* [Short exercise] Quote exactly, and only, the lines from the one with "front_shell();" down to the one with "cad_parts[member].parent = rigid_bodies[body]", both included.

[Records from a collection]
## START
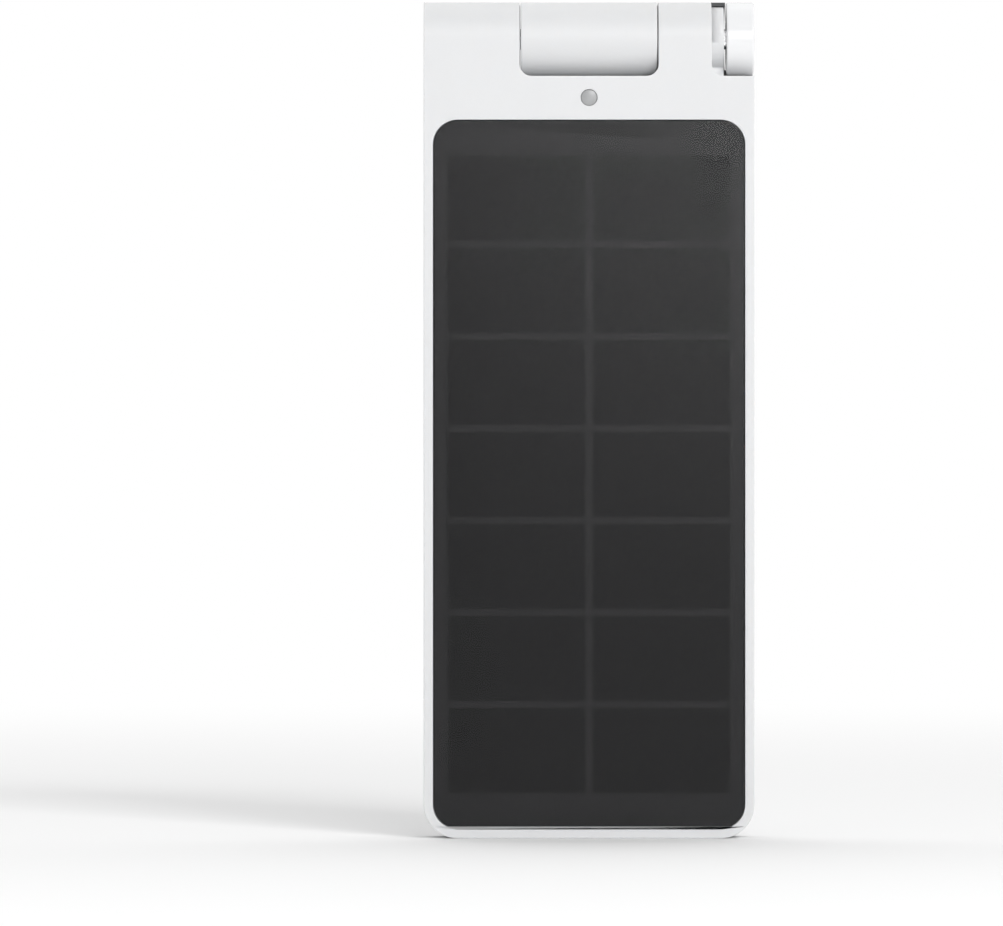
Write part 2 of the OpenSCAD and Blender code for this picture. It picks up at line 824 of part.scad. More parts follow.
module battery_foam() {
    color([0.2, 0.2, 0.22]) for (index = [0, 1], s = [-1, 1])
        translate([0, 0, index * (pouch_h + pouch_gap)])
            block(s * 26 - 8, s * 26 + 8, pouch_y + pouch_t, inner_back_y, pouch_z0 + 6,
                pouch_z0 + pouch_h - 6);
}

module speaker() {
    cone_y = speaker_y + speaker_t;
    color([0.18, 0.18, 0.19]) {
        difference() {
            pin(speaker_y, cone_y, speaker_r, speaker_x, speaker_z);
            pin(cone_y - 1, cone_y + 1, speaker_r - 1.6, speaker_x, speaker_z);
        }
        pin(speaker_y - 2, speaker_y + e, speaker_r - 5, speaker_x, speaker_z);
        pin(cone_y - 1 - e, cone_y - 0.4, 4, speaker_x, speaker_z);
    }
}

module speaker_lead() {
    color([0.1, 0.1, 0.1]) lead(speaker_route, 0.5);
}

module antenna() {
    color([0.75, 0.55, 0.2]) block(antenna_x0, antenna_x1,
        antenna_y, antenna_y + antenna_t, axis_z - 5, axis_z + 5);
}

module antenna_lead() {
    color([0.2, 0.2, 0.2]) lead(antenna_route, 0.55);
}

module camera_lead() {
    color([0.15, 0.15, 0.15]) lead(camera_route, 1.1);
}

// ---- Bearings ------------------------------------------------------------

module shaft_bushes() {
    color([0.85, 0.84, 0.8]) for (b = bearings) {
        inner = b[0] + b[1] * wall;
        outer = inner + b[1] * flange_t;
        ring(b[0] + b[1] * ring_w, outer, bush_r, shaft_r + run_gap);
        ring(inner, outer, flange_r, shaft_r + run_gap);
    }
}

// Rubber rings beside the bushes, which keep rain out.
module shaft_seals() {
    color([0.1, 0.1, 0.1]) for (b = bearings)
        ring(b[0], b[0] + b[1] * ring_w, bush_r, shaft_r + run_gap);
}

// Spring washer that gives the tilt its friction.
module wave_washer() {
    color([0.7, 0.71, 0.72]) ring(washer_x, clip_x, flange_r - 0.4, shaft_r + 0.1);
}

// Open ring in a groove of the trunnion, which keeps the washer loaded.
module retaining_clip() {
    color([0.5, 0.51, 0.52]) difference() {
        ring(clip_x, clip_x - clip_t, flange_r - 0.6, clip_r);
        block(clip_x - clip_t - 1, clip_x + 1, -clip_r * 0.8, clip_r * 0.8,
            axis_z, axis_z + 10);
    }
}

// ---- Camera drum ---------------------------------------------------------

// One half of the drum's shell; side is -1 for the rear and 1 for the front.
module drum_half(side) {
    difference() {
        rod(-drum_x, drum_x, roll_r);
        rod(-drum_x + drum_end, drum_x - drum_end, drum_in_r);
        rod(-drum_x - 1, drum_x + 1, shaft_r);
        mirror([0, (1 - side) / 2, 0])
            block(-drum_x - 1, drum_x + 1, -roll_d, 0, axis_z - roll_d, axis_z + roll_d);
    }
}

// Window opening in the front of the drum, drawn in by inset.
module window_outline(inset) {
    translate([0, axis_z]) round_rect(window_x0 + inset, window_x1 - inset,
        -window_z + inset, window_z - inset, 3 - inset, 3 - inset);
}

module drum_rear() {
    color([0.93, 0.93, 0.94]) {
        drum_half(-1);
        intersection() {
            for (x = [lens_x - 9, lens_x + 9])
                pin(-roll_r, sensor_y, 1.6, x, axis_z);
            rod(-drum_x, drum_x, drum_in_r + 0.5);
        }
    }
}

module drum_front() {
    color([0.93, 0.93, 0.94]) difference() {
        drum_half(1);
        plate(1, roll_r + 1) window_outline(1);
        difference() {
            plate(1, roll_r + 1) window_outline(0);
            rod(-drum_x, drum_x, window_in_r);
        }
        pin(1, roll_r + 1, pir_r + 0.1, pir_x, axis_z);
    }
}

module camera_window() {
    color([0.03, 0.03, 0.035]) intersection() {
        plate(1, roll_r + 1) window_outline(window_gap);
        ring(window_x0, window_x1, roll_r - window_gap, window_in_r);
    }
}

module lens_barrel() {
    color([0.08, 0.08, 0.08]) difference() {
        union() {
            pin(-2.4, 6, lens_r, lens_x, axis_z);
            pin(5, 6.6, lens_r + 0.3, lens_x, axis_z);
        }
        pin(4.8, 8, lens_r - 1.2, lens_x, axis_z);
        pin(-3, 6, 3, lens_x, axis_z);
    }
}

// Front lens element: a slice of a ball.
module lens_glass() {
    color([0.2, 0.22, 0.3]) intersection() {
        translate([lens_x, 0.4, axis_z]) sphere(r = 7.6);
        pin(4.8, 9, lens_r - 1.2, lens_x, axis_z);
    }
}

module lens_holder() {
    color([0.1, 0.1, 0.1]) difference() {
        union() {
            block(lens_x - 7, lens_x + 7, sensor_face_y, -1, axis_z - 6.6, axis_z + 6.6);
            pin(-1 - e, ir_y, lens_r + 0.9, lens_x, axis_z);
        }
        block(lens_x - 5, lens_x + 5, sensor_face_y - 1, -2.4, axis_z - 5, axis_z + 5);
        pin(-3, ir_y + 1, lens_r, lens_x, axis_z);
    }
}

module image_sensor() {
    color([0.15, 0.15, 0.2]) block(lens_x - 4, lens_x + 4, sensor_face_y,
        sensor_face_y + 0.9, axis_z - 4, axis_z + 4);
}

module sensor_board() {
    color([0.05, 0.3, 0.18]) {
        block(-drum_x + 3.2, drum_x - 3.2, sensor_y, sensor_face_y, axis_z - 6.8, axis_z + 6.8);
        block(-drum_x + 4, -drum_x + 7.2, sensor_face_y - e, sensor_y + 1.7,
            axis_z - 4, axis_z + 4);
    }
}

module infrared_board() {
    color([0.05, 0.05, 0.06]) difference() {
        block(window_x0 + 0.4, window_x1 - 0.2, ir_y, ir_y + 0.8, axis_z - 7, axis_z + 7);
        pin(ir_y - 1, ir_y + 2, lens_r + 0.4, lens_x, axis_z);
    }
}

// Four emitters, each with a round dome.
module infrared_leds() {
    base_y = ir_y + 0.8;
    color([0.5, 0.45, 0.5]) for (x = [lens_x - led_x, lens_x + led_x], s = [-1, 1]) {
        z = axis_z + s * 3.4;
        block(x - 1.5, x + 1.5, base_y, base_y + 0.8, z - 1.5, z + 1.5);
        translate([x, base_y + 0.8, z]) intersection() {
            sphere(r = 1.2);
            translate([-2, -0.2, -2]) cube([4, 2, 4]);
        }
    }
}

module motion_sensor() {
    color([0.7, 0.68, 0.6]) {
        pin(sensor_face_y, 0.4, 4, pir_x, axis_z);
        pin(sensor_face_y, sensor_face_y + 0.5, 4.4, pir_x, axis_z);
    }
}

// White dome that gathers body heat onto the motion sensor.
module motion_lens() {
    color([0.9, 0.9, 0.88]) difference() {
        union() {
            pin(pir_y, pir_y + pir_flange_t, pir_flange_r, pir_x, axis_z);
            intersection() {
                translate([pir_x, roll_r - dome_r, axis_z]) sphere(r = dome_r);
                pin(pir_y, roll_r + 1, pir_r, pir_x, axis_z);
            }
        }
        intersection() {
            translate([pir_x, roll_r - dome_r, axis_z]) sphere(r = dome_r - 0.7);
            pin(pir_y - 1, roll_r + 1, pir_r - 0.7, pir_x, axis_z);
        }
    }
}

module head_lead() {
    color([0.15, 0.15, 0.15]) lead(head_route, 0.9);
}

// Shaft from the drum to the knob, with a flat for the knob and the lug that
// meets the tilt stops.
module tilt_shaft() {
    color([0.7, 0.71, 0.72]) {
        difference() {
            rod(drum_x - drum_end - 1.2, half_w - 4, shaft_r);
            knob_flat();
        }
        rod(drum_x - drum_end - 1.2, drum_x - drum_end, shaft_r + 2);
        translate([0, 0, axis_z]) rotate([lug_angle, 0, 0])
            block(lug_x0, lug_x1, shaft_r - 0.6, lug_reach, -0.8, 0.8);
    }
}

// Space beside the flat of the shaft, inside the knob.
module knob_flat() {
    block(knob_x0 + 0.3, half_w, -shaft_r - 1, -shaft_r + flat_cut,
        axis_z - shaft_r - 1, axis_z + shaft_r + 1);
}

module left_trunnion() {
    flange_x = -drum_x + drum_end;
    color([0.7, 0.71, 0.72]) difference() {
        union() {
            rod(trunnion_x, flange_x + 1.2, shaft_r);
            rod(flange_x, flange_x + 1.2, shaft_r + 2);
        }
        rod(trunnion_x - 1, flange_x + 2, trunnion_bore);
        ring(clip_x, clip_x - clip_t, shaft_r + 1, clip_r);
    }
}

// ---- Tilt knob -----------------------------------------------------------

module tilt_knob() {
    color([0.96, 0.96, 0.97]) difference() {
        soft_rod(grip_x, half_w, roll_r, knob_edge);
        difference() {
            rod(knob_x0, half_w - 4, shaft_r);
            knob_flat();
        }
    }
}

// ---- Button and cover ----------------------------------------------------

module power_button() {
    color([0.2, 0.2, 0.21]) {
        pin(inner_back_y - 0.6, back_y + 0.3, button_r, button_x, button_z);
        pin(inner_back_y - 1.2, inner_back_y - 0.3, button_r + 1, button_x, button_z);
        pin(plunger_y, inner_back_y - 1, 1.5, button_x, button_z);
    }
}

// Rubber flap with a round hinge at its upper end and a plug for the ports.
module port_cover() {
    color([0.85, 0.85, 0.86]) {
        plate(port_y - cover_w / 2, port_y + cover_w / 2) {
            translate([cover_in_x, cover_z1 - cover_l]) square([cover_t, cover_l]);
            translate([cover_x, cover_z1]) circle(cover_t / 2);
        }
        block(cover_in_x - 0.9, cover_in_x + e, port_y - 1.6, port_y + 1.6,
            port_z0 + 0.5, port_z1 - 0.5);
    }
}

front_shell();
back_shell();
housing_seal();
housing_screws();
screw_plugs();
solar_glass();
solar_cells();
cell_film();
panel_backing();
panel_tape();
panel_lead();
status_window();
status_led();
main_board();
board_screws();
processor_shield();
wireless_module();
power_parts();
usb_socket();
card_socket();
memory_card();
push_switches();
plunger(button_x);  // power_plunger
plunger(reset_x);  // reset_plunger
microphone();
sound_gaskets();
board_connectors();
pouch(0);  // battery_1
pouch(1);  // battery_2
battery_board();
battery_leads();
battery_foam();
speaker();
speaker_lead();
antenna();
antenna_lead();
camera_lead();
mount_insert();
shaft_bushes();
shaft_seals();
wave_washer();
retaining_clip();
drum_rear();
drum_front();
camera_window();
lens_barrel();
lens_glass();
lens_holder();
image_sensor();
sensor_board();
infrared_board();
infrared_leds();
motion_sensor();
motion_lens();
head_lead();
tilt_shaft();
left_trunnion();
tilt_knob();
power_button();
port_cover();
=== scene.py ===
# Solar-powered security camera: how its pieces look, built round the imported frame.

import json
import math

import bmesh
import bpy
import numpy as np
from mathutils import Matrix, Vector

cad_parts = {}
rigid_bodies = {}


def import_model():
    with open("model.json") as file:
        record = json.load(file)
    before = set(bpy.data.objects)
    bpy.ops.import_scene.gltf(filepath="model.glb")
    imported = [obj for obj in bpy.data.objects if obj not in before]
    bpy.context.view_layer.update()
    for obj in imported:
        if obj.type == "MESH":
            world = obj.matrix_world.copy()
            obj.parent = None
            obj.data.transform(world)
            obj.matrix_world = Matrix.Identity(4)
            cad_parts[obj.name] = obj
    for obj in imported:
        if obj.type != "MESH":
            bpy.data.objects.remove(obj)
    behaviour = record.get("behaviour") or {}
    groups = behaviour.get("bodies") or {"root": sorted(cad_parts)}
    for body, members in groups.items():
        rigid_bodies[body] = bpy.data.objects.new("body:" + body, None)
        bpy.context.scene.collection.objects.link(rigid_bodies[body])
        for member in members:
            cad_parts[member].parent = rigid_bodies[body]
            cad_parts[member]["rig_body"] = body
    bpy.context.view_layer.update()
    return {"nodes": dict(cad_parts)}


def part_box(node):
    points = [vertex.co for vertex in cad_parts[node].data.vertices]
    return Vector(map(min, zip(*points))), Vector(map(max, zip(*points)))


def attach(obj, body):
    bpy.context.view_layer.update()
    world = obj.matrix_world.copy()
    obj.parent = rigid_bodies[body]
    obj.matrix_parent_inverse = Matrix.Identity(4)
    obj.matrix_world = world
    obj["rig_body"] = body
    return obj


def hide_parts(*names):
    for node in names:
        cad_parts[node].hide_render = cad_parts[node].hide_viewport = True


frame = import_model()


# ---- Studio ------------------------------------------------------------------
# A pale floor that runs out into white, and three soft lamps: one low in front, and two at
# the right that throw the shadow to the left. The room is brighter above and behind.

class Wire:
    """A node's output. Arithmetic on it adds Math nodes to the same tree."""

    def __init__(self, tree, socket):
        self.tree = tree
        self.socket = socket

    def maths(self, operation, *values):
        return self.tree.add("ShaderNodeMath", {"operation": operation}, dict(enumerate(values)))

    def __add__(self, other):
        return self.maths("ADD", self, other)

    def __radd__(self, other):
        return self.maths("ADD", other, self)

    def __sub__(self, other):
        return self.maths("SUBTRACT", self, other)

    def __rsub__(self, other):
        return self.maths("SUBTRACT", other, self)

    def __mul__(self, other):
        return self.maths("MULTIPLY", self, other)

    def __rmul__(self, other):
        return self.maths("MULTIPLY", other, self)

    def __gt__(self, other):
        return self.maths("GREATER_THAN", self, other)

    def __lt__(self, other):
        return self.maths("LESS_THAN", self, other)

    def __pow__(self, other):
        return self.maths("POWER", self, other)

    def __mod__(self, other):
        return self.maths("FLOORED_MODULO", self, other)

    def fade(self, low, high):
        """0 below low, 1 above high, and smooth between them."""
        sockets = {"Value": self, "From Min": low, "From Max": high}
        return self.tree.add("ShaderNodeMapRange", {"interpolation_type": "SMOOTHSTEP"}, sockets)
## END
## START
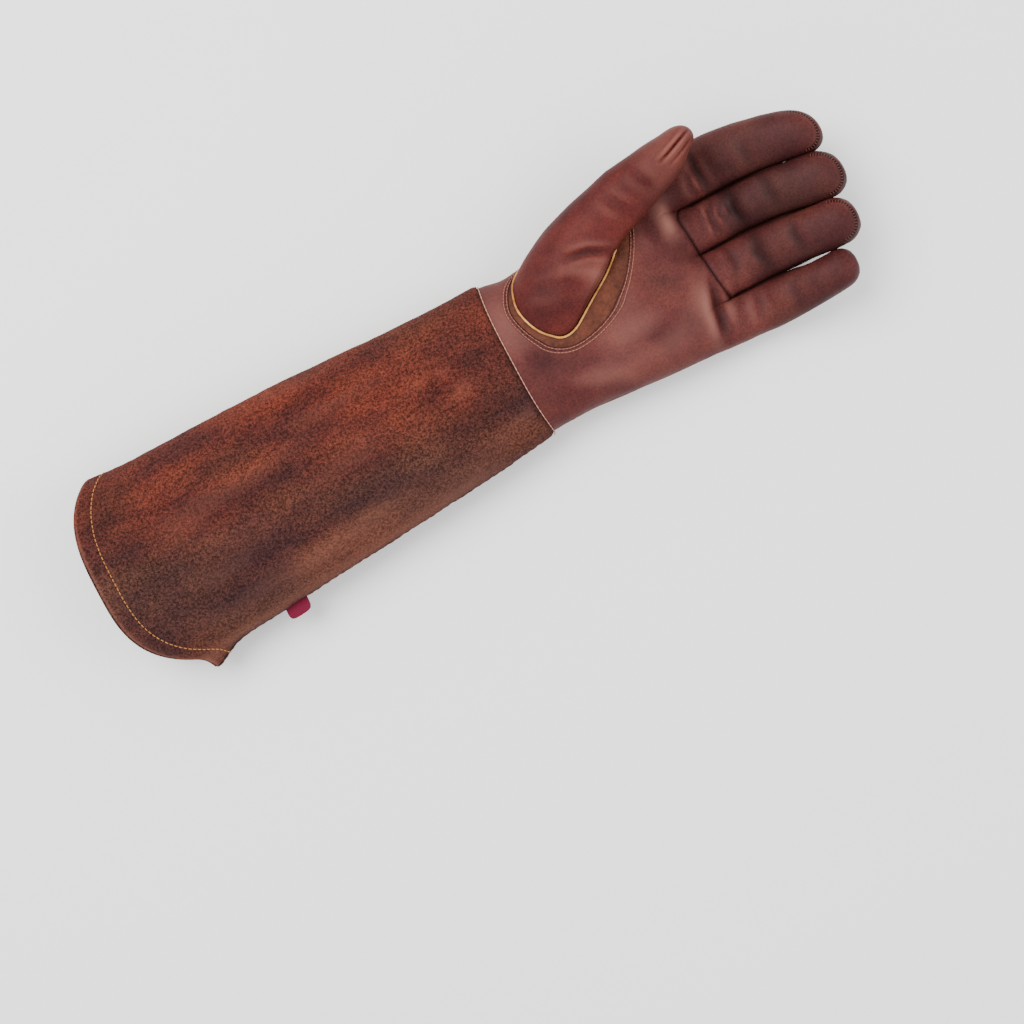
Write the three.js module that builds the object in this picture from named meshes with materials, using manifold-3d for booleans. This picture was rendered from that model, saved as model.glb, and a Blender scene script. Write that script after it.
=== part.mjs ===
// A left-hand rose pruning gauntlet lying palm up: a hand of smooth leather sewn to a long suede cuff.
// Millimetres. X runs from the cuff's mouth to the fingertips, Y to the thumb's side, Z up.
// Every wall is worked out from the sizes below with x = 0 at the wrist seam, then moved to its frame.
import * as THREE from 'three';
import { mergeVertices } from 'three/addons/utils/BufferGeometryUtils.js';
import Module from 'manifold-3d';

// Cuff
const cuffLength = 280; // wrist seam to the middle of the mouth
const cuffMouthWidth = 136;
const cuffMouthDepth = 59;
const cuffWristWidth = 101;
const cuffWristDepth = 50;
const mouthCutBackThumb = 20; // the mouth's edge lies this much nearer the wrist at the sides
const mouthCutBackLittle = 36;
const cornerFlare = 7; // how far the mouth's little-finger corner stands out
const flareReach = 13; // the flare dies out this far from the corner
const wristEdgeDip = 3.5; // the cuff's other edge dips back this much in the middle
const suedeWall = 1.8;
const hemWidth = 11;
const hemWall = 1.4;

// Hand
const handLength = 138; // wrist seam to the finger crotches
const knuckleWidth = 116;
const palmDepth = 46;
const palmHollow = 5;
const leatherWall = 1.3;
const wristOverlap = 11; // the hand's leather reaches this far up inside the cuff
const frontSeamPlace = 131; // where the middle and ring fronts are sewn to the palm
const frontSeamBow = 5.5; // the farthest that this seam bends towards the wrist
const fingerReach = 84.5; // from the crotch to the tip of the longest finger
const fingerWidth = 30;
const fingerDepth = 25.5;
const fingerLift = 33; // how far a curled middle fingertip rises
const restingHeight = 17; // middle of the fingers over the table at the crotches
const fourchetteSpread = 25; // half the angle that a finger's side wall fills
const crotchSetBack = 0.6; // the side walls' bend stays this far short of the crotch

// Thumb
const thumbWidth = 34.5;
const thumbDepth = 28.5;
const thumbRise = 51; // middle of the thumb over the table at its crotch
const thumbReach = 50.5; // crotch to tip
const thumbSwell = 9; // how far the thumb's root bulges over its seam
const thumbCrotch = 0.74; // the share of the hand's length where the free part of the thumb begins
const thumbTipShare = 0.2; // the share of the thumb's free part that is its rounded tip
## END
* [The solution]
front_shell();
back_shell();
housing_seal();
housing_screws();
screw_plugs();
solar_glass();
solar_cells();
cell_film();
panel_backing();
panel_tape();
panel_lead();
status_window();
status_led();
main_board();
board_screws();
processor_shield();
wireless_module();
power_parts();
usb_socket();
card_socket();
memory_card();
push_switches();
plunger(button_x);  // power_plunger
plunger(reset_x);  // reset_plunger
microphone();
sound_gaskets();
board_connectors();
pouch(0);  // battery_1
pouch(1);  // battery_2
battery_board();
battery_leads();
battery_foam();
speaker();
speaker_lead();
antenna();
antenna_lead();
camera_lead();
mount_insert();
shaft_bushes();
shaft_seals();
wave_washer();
retaining_clip();
drum_rear();
drum_front();
camera_window();
lens_barrel();
lens_glass();
lens_holder();
image_sensor();
sensor_board();
infrared_board();
infrared_leds();
motion_sensor();
motion_lens();
head_lead();
tilt_shaft();
left_trunnion();
tilt_knob();
power_button();
port_cover();
=== scene.py ===
# Solar-powered security camera: how its pieces look, built round the imported frame.

import json
import math

import bmesh
import bpy
import numpy as np
from mathutils import Matrix, Vector

cad_parts = {}
rigid_bodies = {}


def import_model():
    with open("model.json") as file:
        record = json.load(file)
    before = set(bpy.data.objects)
    bpy.ops.import_scene.gltf(filepath="model.glb")
    imported = [obj for obj in bpy.data.objects if obj not in before]
    bpy.context.view_layer.update()
    for obj in imported:
        if obj.type == "MESH":
            world = obj.matrix_world.copy()
            obj.parent = None
            obj.data.transform(world)
            obj.matrix_world = Matrix.Identity(4)
            cad_parts[obj.name] = obj
    for obj in imported:
        if obj.type != "MESH":
            bpy.data.objects.remove(obj)
    behaviour = record.get("behaviour") or {}
    groups = behaviour.get("bodies") or {"root": sorted(cad_parts)}
    for body, members in groups.items():
        rigid_bodies[body] = bpy.data.objects.new("body:" + body, None)
        bpy.context.scene.collection.objects.link(rigid_bodies[body])
        for member in members:
            cad_parts[member].parent = rigid_bodies[body]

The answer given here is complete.